Many of the other 15 teacher training colleges and 14 higher education institutes set up before the Soviet invasion were partially staffed and funded from abroad. After 1978, the communists accompanied mass literacy campaigns with a huge expansion in higher education, establishing the Institute of Social Sciences and the Institute of Pedagogy in Kabul and three provincial universities.
Kabul's student and academic population has also widely been seen as the nursery for the ideological conflicts that have riven the country. For example, the most powerful three of the seven main Mujahidin Islamic groups in Afghanistan emerged in Kabul University during the 1960s and 1970s.
Kargar's generation of academic refugees has by no means been the first to suffer from these conflicts. A 1973 coup against the liberal-minded Zahir Shah prompted many Afghan intellectuals to flee the country, and some who remained were imprisoned. A second exodus was triggered by the communist takeover in 1978 and the Soviet invasion in 1979, with thousands of university-educated Afghans joining an estimated 6 million Afghans living outside the country by 1989.
Meanwhile, the situation in Mujahidin strongholds during and after the civil war was scarcely better. The widely publicised assassination in 1988 of Sayed Bahauddin Majrooh, who published an independent monthly bulletin in English in Peshawar and who was known for his support for a political solution to the conflict, was part of a pattern of intimidation and violence against independent voices in the Afghan refugee communities in Pakistan by Islamic fighters. When these groups came to power in Afghanistan in 1992, the killings and detentions continued. Fighting between Mujahidin factions reduced Kabul University to rubble.
It is difficult to assess whether Taliban repression is simply a continuation of this tradition or whether it represents a radical development. Are we seeing a crackdown on supposed members of the opposition, a practice with plenty of precedent in Afghanistan's tumultuous history, or are we witnessing something altogether more menacing -what Kargar describes as a "systematic attempt to remove all intellectual questioning from the country, to destroy civilisation"?
There has certainly been repression on a grand scale. Hundreds of academics have been forced to leave the country. Those who have remained are often unemployed and, if they are working, are lucky to receive an irregular and inadequate salary.

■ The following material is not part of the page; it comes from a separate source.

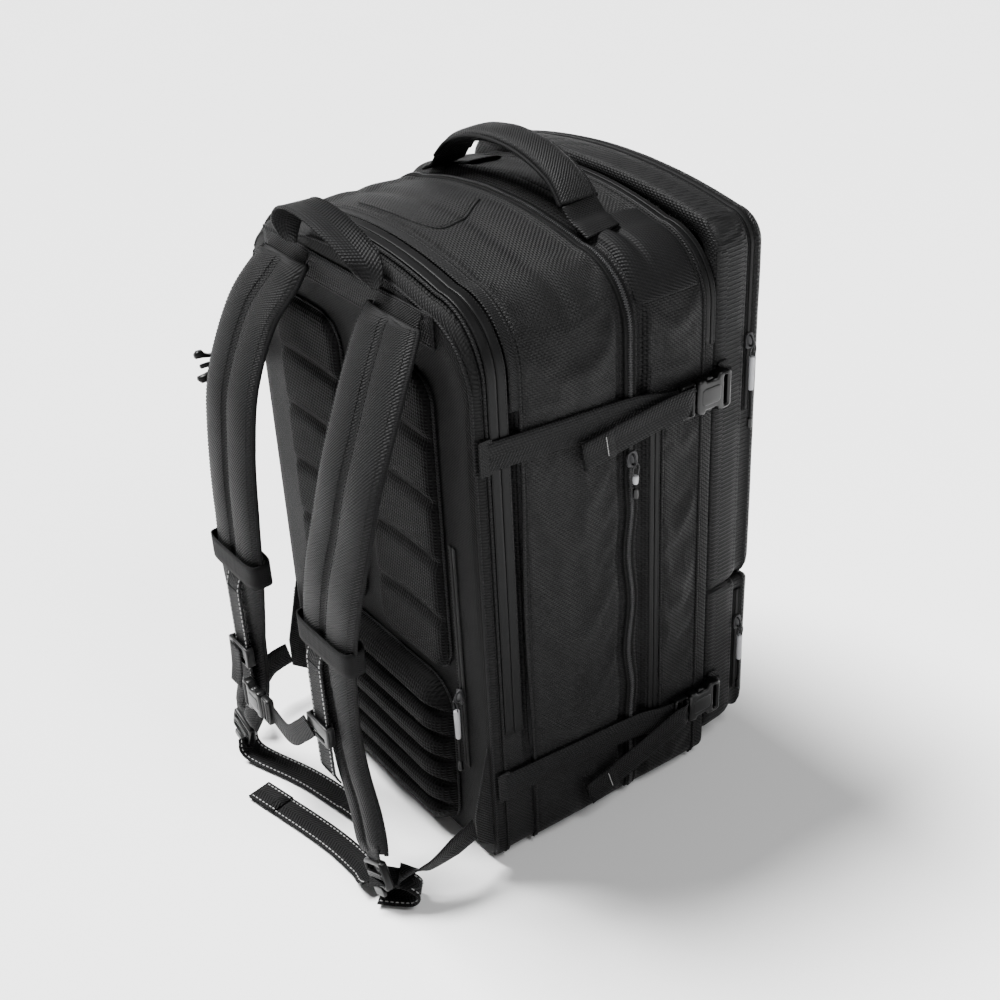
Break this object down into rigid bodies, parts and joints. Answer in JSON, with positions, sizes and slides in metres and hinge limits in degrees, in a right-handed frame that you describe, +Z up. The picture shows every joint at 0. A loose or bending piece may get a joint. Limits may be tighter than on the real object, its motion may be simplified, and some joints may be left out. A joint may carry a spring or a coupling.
{
  "type": "travel backpack",
  "caption": "Black clamshell travel backpack with harness straps, compression straps, coated zips and front pockets.",
  "frame": {"origin": "centre of the flat base of the body, on the ground", "axes": "+Z up, +Y towards the front pockets, harness and shoulder straps on -Y, +X is the side with the main zip"},
  "size_m": [0.3553, 0.4262, 0.5745],
  "materials": {
    "pack_cloth": "plain black pack cloth, fine weave",
    "twill": "black ballistic twill with a slight sheen",
    "mesh": "black air mesh",
    "coated_tape": "smooth coated zip tape, soft sheen",
    "zip_teeth": "black coil zip on tape",
    "webbing": "ribbed black webbing",
    "acetal": "moulded black buckle plastic",
    "slider_metal": "dark painted zip slider",
    "pull": "light grey moulded sleeve on a black cord",
    "sheet": "stiff black plastic sheet",
    "lining": "dark grey lining cloth"
  },
  "bodies": {
    "root": {"back_panel": "pack_cloth", "back_pads": "mesh", "lumbar_pad": "mesh", "frame_sheet": "sheet", "laptop_gusset": "pack_cloth", "laptop_coated_zip": "coated_tape", "laptop_sleeve": "lining", "rear_divider": "lining", "rear_shell": "pack_cloth", "base_board": "sheet", "main_zip_rear": "zip_teeth", "strap_yoke": "twill", "corner_tabs": "twill", "spine_hinge": "twill", "back_pocket_zip": "zip_teeth", "upper_webbing": "webbing", "lower_webbing": "webbing", "left_lower_webbing": "webbing", "left_lower_male": "acetal", "right_lower_strap": "webbing", "left_lower_strap": "webbing"},
    "front": {"front_shell": "pack_cloth", "mesh_pocket": "mesh", "upper_pocket": "pack_cloth", "lower_pocket": "pack_cloth", "front_coated_zips": "coated_tape", "main_zip_front": "zip_teeth", "pocket_zips": "zip_teeth", "handle_patches": "twill", "right_upper_female": "acetal", "right_lower_female": "acetal", "left_females": "acetal"},
    "top_handle": {"top_handle": "twill"},
    "hang_loop": {"hang_loop": "webbing"},
    "right_strap": {"right_pad": "twill", "right_strap_webbing": "webbing"},
    "right_ladder": {"right_ladder_lock": "acetal"},
    "left_strap": {"left_pad": "twill", "left_strap_webbing": "webbing"},
    "left_ladder": {"left_ladder_lock": "acetal"},
    "sternum": {"sternum_sliders": "acetal", "sternum_left_web": "webbing", "sternum_female": "acetal", "sternum_right_web": "webbing"},
    "sternum_male": {"sternum_male": "acetal"},
    "upper_buckle": {"right_upper_male": "acetal", "right_upper_tail": "webbing"},
    "lower_buckle": {"right_lower_male": "acetal", "right_lower_tail": "webbing"},
    "left_upper_strap": {"left_upper_webbing": "webbing", "left_upper_male": "acetal"},
    "main_slider": {"main_slider": "slider_metal"},
    "main_pull": {"main_pull": "pull"},
    "upper_pocket_slider": {"upper_pocket_slider": "slider_metal"},
    "upper_pocket_pull": {"upper_pocket_pull": "pull"},
    "lower_pocket_slider": {"lower_pocket_slider": "slider_metal"},
    "lower_pocket_pull": {"lower_pocket_pull": "pull"},
    "back_pocket_slider": {"back_pocket_slider": "slider_metal"},
    "back_pocket_pull": {"back_pocket_pull": "pull"},
    "laptop_slider": {"laptop_slider": "slider_metal"}
  },
  "joints": [
    {"name": "clamshell_open", "type": "hinge", "parent": "root", "child": "front", "pos_m": [-0.175, 0.0084, 0], "axis": [0, 0, 1], "range_deg": [0, 178]},
    {"name": "handle_flop", "type": "hinge", "parent": "front", "child": "top_handle", "pos_m": [0, 0.024, 0.531], "axis": [1, 0, 0], "range_deg": [-40, 40]},
    {"name": "hang_loop_flop", "type": "hinge", "parent": "root", "child": "hang_loop", "pos_m": [0, -0.147, 0.503], "axis": [1, 0, 0], "range_deg": [0, 55]},
    {"name": "right_strap_swing", "type": "hinge", "parent": "root", "child": "right_strap", "pos_m": [0, -0.146, 0.49], "axis": [-1, 0, 0], "range_deg": [0, 18], "deforming": ["right_lower_strap"]},
    {"name": "left_strap_swing", "type": "hinge", "parent": "root", "child": "left_strap", "pos_m": [0, -0.146, 0.49], "axis": [-1, 0, 0], "range_deg": [0, 18], "deforming": ["left_lower_strap"]},
    {"name": "right_ladder_tilt", "type": "hinge", "parent": "right_strap", "child": "right_ladder", "pos_m": [0.1292, -0.2372, 0.039], "axis": [-0.891, 0, -0.454], "range_deg": [0, 30]},
    {"name": "left_ladder_tilt", "type": "hinge", "parent": "left_strap", "child": "left_ladder", "pos_m": [-0.1074, -0.2349, 0.0385], "axis": [-0.9397, 0, 0.342], "range_deg": [0, 30]},
    {"name": "sternum_height", "type": "slide", "parent": "left_strap", "child": "sternum", "axis": [0, 0, 1], "range_m": [-0.03, 0.03]},
    {"name": "sternum_release", "type": "slide", "parent": "sternum", "child": "sternum_male", "axis": [1, 0, 0], "range_m": [0, 0.02], "deforming": ["sternum_right_web"]},
    {"name": "upper_buckle_release", "type": "slide", "parent": "root", "child": "upper_buckle", "axis": [0, -1, 0], "range_m": [0, 0.025], "deforming": ["upper_webbing"]},
    {"name": "lower_buckle_release", "type": "slide", "parent": "root", "child": "lower_buckle", "axis": [0, -1, 0], "range_m": [0, 0.025], "deforming": ["lower_webbing"]},
    {"name": "left_upper_strap_swing", "type": "hinge", "parent": "root", "child": "left_upper_strap", "pos_m": [-0.165, -0.141, 0.374], "axis": [0, 0, -1], "range_deg": [-12, 60]},
    {"name": "main_zip_slide", "type": "slide", "parent": "root", "child": "main_slider", "axis": [0, 0, -1], "range_m": [0, 0.2]},
    {"name": "main_pull_swing", "type": "hinge", "parent": "main_slider", "child": "main_pull", "pos_m": [0.1725, 0.008, 0.35], "axis": [1, 0, 0], "range_deg": [-35, 35]},
    {"name": "upper_pocket_zip_slide", "type": "slide", "parent": "front", "child": "upper_pocket_slider", "axis": [0, 0, 1], "range_m": [0, 0.055]},
    {"name": "upper_pocket_pull_swing", "type": "hinge", "parent": "upper_pocket_slider", "child": "upper_pocket_pull", "pos_m": [0.1655, 0.1385, 0.41], "axis": [1, 0, 0], "range_deg": [-8, 30]},
    {"name": "lower_pocket_zip_slide", "type": "slide", "parent": "front", "child": "lower_pocket_slider", "axis": [0, 0, 1], "range_m": [-0.03, 0.02]},
    {"name": "lower_pocket_pull_swing", "type": "hinge", "parent": "lower_pocket_slider", "child": "lower_pocket_pull", "pos_m": [0.1655, 0.1385, 0.13], "axis": [1, 0, 0], "range_deg": [-8, 30]},
    {"name": "back_pocket_zip_slide", "type": "slide", "parent": "root", "child": "back_pocket_slider", "axis": [0, 0, 1], "range_m": [0, 0.12]},
    {"name": "back_pocket_pull_swing", "type": "hinge", "parent": "back_pocket_slider", "child": "back_pocket_pull", "pos_m": [0.129, -0.1475, 0.165], "axis": [0, 1, 0], "range_deg": [-18, 8]},
    {"name": "laptop_zip_slide", "type": "slide", "parent": "root", "child": "laptop_slider", "axis": [0, 0, 1], "range_m": [0, 0.2]}
  ],
  "couplings": [
    {"joint": "left_strap_swing", "follows": "right_strap_swing", "ratio": 1}
  ]
}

Professors at Kabul University, once one of the leading higher education institutions in Asia, have been reduced to begging on the streets.
Those who displease the authorities are in immediate danger. A former Kabul University professor, now living in a bedsit a few miles from Kargar in West London, describes being arrested by the Taliban in Kabul on the pretext of being an anti-Taliban spy. "That kind of thing is not unusual. The only unusual thing was that I was released, and that was mainly because of protests from international agencies I had contact with. You actually welcome being beaten by the policemen because that can mean you are not going to be formally arrested and plunged into that black hole."
In neighbouring Pakistan, which is home to tens of thousands of Afghan refugees, there has been a rising tide of arrests, kidnappings and assassinations of prominent intellectual figures over the past two years, and even in the West many refugee academics are unwilling to talk publicly about the situation in their country because of the threat to their families still in the region.
For women in Afghanistan, the situation is worse. The majority of Kabul University students used to be female, but women have been stopped from attending school and higher education. The forcible expulsion of women from the workplace has removed 40 per cent of the country's teachers, damaging the education of boys and girls. Regulations forbidding females from appearing in public without a male relative have removed women's freedoms of expression and assembly.
The scenes at Bamiyan earlier this month, where Taliban militiamen shelled the world's tallest standing Buddha with mortars and anti-tank weapons as part of a purge of "un-Islamic" statues, would seem to make Kargar's claims that the Taliban intends to annihilate all independent intellectual and cultural life depressingly believable.
But with the Taliban coalition's sometimes inconsistent decision-making and the state of war still gripping the country, it seems sensible to reserve judgement. Moreover, any close look at Afghan intellectual life shows some surprisingly resilient green shoots among the devastation.
Despite half-hearted support from the international aid community - which prefers to direct its limited budget at primary education - and constant conflict among political and religious factions, the Afghan refugee community in Peshawar set up an officially recognised university in 1999 to replace five unregistered colleges closed by the authorities. The university opened with 1,511 male and 518 female students and has been expanding ever since. It has 170 staff and there are more than 1,000 students waiting to enrol.
The signs of vigour are not restricted to Peshawar, Dupree says. "The situation in the country is as black as I have seen it. People are thinking about surviving, they are not sitting around thinking great intellectual thoughts. But you can't keep a good intellectual down. They do not have a forum, but they write and they bring their manuscripts to us.
"There is some exciting intellectual movement. We were getting massively long manuscripts in flowery Pushtu. We started asking for fewer than 80 pages in simple language, and we have seen a mini-revolution in the way people are presenting their ideas."
Much more significant are signs that the intellectual climate among the millions of normal Afghans may be changing. "Parents, particularly women in the camps, are starting to say: 'Our children must not be like us. Our children must have education.' These people, from quite traditional backgrounds, who might once have been very suspicious of education, have seen what you can do with education after they were displaced to the camps and they have seen what you cannot do without it and they are clamouring for it for their children.
"The aid community might say that you get more bangs for your bucks from primary education, but these people are demanding much more - secondary and tertiary education. And they want it now, not in five years."